Sunday, April 19, 2015

The Kids Explores the Real World of Skateboard Culture in 1995 Film Kids


Larry Clark’s Kids and the tsunami of decadence that follows a pubescent cast acting unabashedly on their basest urges hasn’t gotten any easier to watch since premiering in 1995.  Encompassing the sexual depravity, “Telly’s” HIV positive pursuit of any virgin he can bed practically smothers the viewer and demands whether such a mindset actually prevailed amongst the Washington Square Skateboarding scene it was based.
Hamilton Harris, who hailed directly from the whirlwind and the film, allays the long smoldering anxiety. “It’s completely overblown,” he says by Skype from Holland and plans to release The Kids next summer to give voice to the real polymer wheeled occupants of the iconic arches.
“You never hear it from the people at the core of the story,” he says.
In turn, the untold story Mr. Harris unfolds stays the course and steers away from the external controversies. “I come at this from an angle of growth and healing, and how skateboarding was used as a tool to evolve,” he says. “That’s what the world needs to know.”
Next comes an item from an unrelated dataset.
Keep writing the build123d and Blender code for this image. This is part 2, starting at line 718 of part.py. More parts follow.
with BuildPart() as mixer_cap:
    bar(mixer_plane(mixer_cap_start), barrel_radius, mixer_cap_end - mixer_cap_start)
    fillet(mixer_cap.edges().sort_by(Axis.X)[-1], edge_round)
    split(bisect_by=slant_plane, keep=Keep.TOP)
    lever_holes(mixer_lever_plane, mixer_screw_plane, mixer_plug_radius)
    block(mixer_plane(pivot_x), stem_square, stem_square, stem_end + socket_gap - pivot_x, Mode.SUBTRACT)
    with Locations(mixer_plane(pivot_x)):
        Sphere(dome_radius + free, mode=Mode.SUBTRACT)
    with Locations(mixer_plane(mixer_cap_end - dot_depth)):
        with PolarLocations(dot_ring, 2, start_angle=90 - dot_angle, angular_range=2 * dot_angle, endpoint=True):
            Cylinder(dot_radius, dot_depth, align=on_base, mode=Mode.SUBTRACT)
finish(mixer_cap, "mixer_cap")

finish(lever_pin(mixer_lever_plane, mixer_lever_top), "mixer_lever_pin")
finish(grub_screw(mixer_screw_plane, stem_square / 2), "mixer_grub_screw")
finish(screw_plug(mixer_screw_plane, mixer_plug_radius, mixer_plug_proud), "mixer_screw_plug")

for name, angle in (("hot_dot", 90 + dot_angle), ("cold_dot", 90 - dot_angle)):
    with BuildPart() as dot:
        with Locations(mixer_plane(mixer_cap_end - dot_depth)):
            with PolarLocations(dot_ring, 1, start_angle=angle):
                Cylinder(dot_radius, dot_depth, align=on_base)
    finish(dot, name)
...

Displacing the salacious fictions that attracted so much attention, Mr. Harris assures that skateboards still necessitated usage well beyond their horizontal plane. “You got New York City in the early 90s. The crack era, the height of cocaine, the murder rate, racial tensions – there’s quite a lot to heal from,” he says.
Life at home – regardless of ethnicity - also presented problems and the skateboarding bond again served as elixir. “It wasn’t just black kids whose moms and dads were all crack smoking and dope using. You know what I’m saying. That s… was everywhere, and we all got the same things in common. But we also skate and skating was like our antidote,” says Mr. Harris.
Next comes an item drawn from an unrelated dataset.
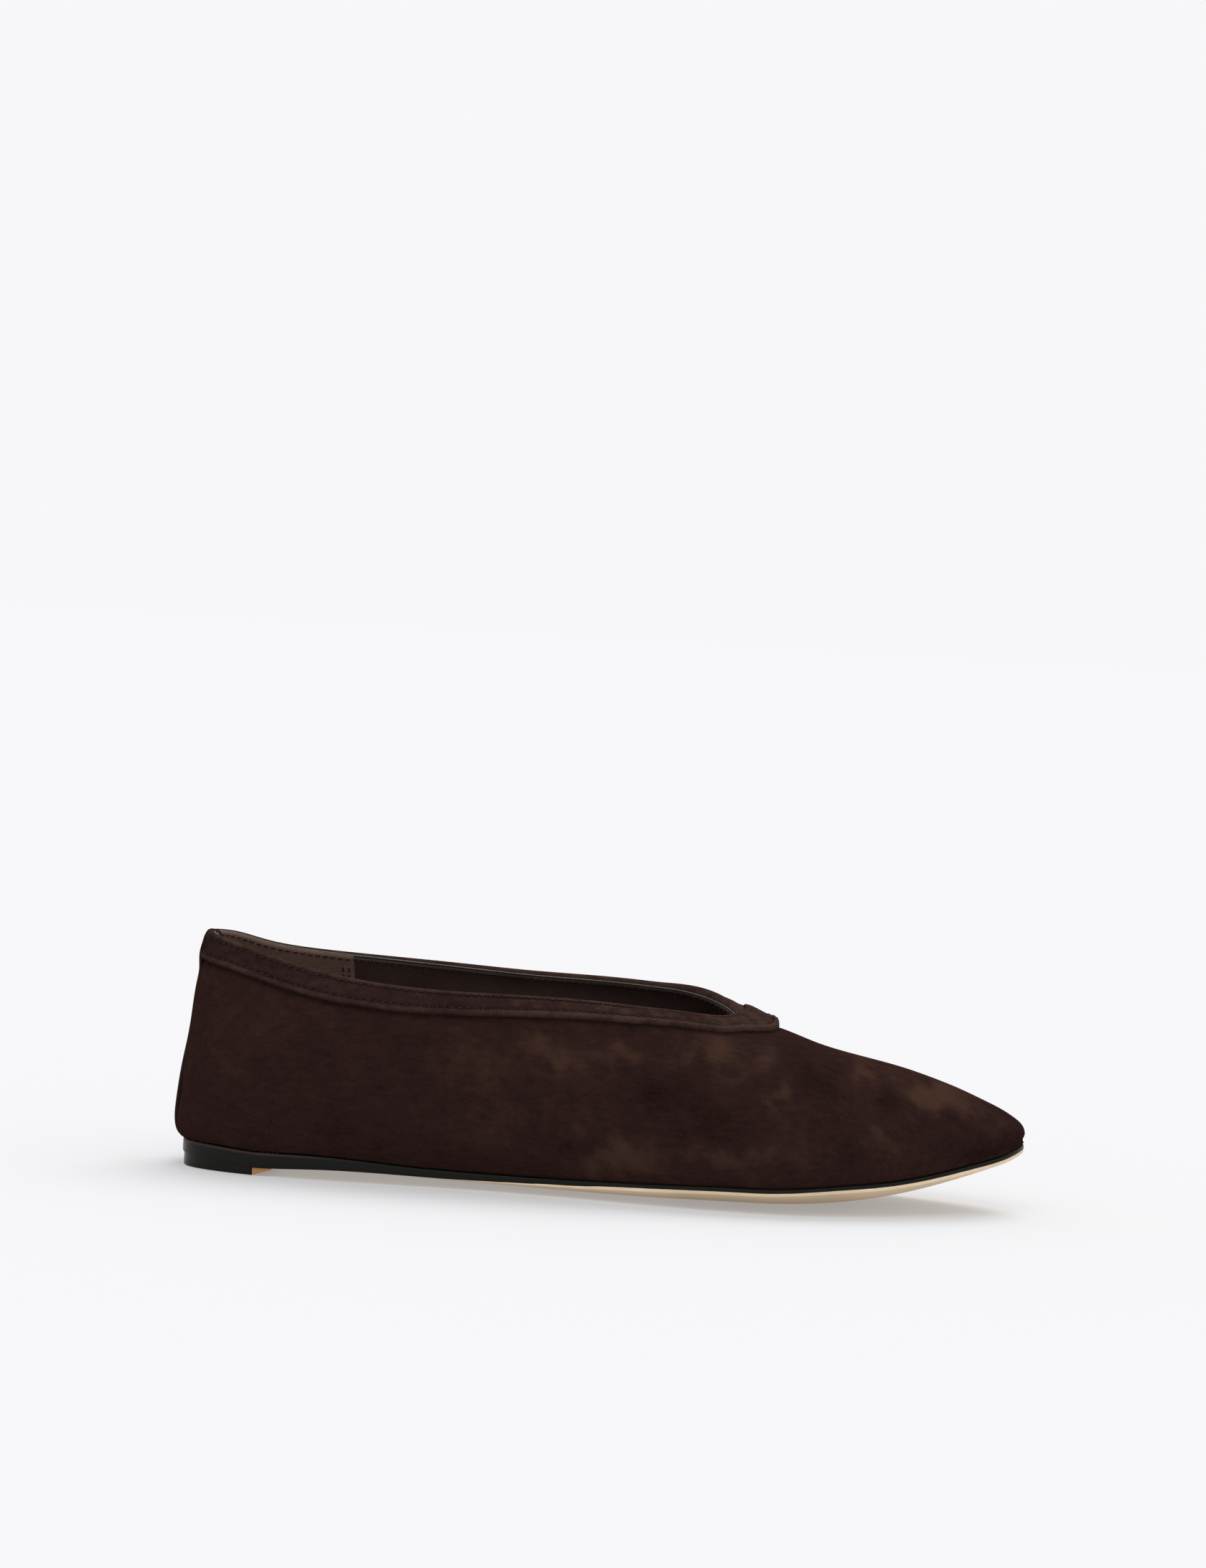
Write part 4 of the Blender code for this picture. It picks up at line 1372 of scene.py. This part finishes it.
@dataclass(frozen=True)
class ToplineBand:
    """The band sewn round the opening, with its turned lower edge and its tab on the vamp."""

    last: Last
    finish: Suede
    edge: RolledEdge
    pitch: float = 0.0023
    height: float = 0.00120
    bead: float = 0.00042
    bead_place: float = 0.00105
    bead_half: float = 0.0008
    groove: float = 0.00030
    groove_width: float = 0.00034
    low_row: float = 0.00225
    high_row: float = 0.00135
    hem: float = 0.00050
    inner_row: float = 0.00055
    swell: float = 0.0034
    swell_half: float = 0.011
    swell_side: float = 0.006
    swell_rise: tuple[float, float] = (0.560, 0.650)
    swell_fall: tuple[float, float] = (0.655, 0.700)
    swell_drop: float = 0.55
    swell_top: float = 0.45
    swell_run: float = 0.0045
    swell_hem: float = 0.0016
    over_roll: float = 0.00003
    sink: float = 0.0001
    inside: float = -0.00025
    # Painted light on the band, partly worn nap: a highlight along the rim and on the bead, and shade in the
    # grooves of the stitches.
    wear_and_painted_light: tuple[float, float, float] = (0.75, 0.50, 0.55)
    rim_half: float = 0.0010
    lighter: float = 0.42
    light_rise: tuple[float, float] = (0.36, 0.56)
    heel_rise: tuple[float, float] = (0.05, 0.22)
    heel_dark: float = 0.5
    ripple: float = 0.00014
    row_turn: float = 0.004
    columns: int = 420
    tab_columns: int = 30
    rows: int = 26
    rim_samples: int = 1500
    low_samples: int = 2400

    def places(self) -> np.ndarray:
        """List the columns, which crowd towards the tab's end as its outline turns in."""
        last = self.last
        half = last.columns(self.columns, last.throat)
        half = half[half >= 0.0]
        left = np.linspace(1.0, 0.0, self.tab_columns)[1:] ** (1.0 / last.tab_power)
        half = np.concatenate((half, last.tab - (last.tab - last.throat) * left))
        return np.concatenate((-half[:0:-1], half))

    def low_edge(self, places: np.ndarray) -> Path:
        """Lay a path along the band's lower edge."""
        return wall_path(self.last, places, self.last.top(places)[4])

    def rim(self, places: np.ndarray) -> Path:
        """Lay a path along the edge of the opening."""
        return wall_path(self.last, places, np.zeros(len(places)))

    def upper_row(self, places: np.ndarray) -> np.ndarray:
        """Give how far below the edge the upper row of stitches runs, which is less outside."""
        return self.high_row + self.inner_row * smooth_step(places, -self.row_turn, self.row_turn)

    def throat_swell(self, points: np.ndarray) -> np.ndarray:
        """Work out how far the band's folded end stands up round the throat.

        It is a bell curve of the level distance from a line beside the middle, and rises
        smoothly along the length.
        """
        along = (points[..., 0] - self.last.shift[0]) / self.last.length
        beside = points[..., 1] - self.last.shift[1] - self.swell_side
        rise = smooth_step(along, *self.swell_rise)
        fall = 1.0 - self.swell_drop * smooth_step(along, *self.swell_fall)
        return self.swell * rise * fall * bell(beside, self.swell_half)

    def offset(self, places: np.ndarray, from_top: np.ndarray, from_low: np.ndarray) -> np.ndarray:
        """Work out the band's outer side from the distances to its two edges.

        It stands at one height, with a bead along the lower edge, a groove under each row of
        stitches, a rounded hem, and at the top the same oval as the rolled edge. The bead puffs
        a little between two stitches, by a cosine of the run of the edge.

        Args:
            places: The place of each column.
            from_top: The distance of each point from the edge of the opening.
            from_low: The distance of each point from the band's lower edge.

        Returns:
            The offset of each point.
        """
        run = run_of(self.low_edge(places).points)
        puff = self.ripple * np.cos(2.0 * math.pi * run / self.pitch)[:, None]
        bead = (self.bead + puff) * bell(from_low - self.bead_place, self.bead_half)
        stand = self.height + bead - self.groove * bell(from_low - self.low_row, self.groove_width)
        high_row = self.upper_row(places)[:, None]
        stand = stand - self.groove * bell(from_top - high_row, self.groove_width)
        down, out = self.edge.middle
        reach = np.clip((down - from_top) / self.edge.half[0], 0.0, 1.0)
        oval = out + self.edge.half[1] * np.sqrt(1.0 - reach**2) + self.over_roll
        stand = np.where(from_top < down, np.minimum(stand, oval), stand)
        return stand * rounded(from_low / self.hem) - self.sink

    def nap(
        self, places: np.ndarray, along: np.ndarray, from_top: np.ndarray, from_low: np.ndarray
    ) -> np.ndarray:
        """Mark the band's nap: a painted highlight, partly worn nap, along the edge of the opening and on the
        bead, painted shade in the grooves of the stitches, and a tone lighter towards the throat and darker
        at the heel.

        Args:
            places: The place of each column.
            along: The share of the length at which each point lies.
            from_top: The distance of each point from the edge of the opening.
            from_low: The distance of each point from the band's lower edge.

        Returns:
            The nap of each point.
        """
        # Painted highlight along the rim and on the bead, partly worn nap, and painted shade in the grooves
        # under the stitches.
        rim, low, painted_groove_shade = self.wear_and_painted_light
        nap = rim * bell(from_top, self.rim_half)
        nap = nap + low * bell(from_low - self.bead_place, self.bead_half)
        heel = self.heel_dark * (1.0 - smooth_step(along, *self.heel_rise))
        nap = nap + self.lighter * (smooth_step(along, *self.light_rise) - heel)
        for away in (from_top - self.upper_row(places)[:, None], from_low - self.low_row):
            nap = nap - painted_groove_shade * bell(away, self.groove_width)
        return nap

    def build(self) -> bpy.types.Object:
        """Make the band."""
        last = self.last
        places = self.places()
        depths = last.top(places)[4][:, None] * np.linspace(0.0, 1.0, self.rows)[None, :]
        flat = last.skin(places, depths, 0.0)
        dense = np.linspace(-last.throat, last.throat, self.rim_samples)
        from_top = nearest(flat, self.rim(dense).points)
        even = np.linspace(0.0, 1.0, len(places))
        fine = np.interp(np.linspace(0.0, 1.0, self.low_samples), even, places)
        from_low = nearest(flat, self.low_edge(fine).points)
        grown = self.swell_top + (1.0 - self.swell_top) * smooth_step(from_top, 0.0, self.swell_run)
        swell = self.throat_swell(flat) * grown * rounded(from_low / self.swell_hem)
        outside = last.skin(places, depths, self.offset(places, from_top, from_low) + swell)
        inside = last.skin(places, depths, self.inside)
        along = (outside[..., 0] - last.shift[0]) / last.length
        nap = self.nap(places, along, from_top, from_low)
        piece = walled("band", last, places, (outside, inside), nap, pointed=True)
        return dress(piece, self.finish, "band_suede", "topline_band")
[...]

He’s living proof. “If I didn’t have that. I’d be the typical poor ‘African American’ who grew up in the housing projects. Doing what they are still doing today,” he says, “I’d be dead.”
But the sheer thrill and ability of busting a can is still something he marvels at. “It had its purpose in dealing with the psychic and emotional traumas, but I also had incredible focus and balance,” he says.
Not to dismiss that it was usually under the influence, Harris remembers how Tobin Yelland’s photography proved a revelation for Clark. “Who are these dudes, I need to meet these guys,” Mr. Harris relays Clark’s “epiphany.”
Thus immersing himself, Clark tabbed Harris, Leo Fitzpatrick and Justin Pierce, among others, from Washington Square to roll out his vision. And the unknowns jumped at it. “You have the opportunity to be in a movie, it was a great experience,” says Mr. Harris.
So the script a stretch, the hurt feelings that possibly followed didn’t trump signatures on the dotted line, according to Mr. Harris. “That’s a choice,” he says.
Still, Harris understands that not everyone involved let it roll off their sleeves so easily, but he hopes The Kids puts them in a pensive mindset that facilitates moving on. “I did this for whatever reason, and now X amount of time later, I can reflect on it. I’m here now, and my life revolves in this direction. That’s what I hope people get in the end,” he says.
 The same goes for those that didn’t make it into the film or deferred but were stigmatized by Clark’s interpretation.  The young women, depicted by the likes of Chloe Sevigny and Rosario Dawson, were particularly vocal. “The girls it was based on that we used to hang out with was like F… that. That’s not how I am,” he remembers.
For himself, he wasn’t all together happy that he was always rolling the joint with no explanation of its use as a coping mechanism for the chaos.
Even so, Mr. Harris is able to attribute Kids to the filmmaker’s vision, and the inspiration it’s derived from. “Tulsa and Teenage Lust – that’s Larry’s life,” he says of Clark’s hometown and autobiography.
As for the criticism likening Kids to child pornography, Harris doesn’t hesitate to question all those lined up to shoot the messenger. “Who’s anyone to judge an experience,” he asserts.
20 years later, Harris marvels at how the true nature of Washington Square Park can be found in Clark’s subtext - regardless of the window dressing. “Yeah, there was the image to the five senses, but there was something behind that you pick up on. Larry caught that s… on film,” he says.
But The Kids isn’t about capturing a time or freezing a moment. “I was told the only way out is through,” he says.

Going through the racism, the poverty, drugs, self-doubt and abandonment was something he knows that put him here today. “I’ve chosen to take responsibility for all those experiences, and I’m grateful or I wouldn’t be able to tell this story,” he concludes.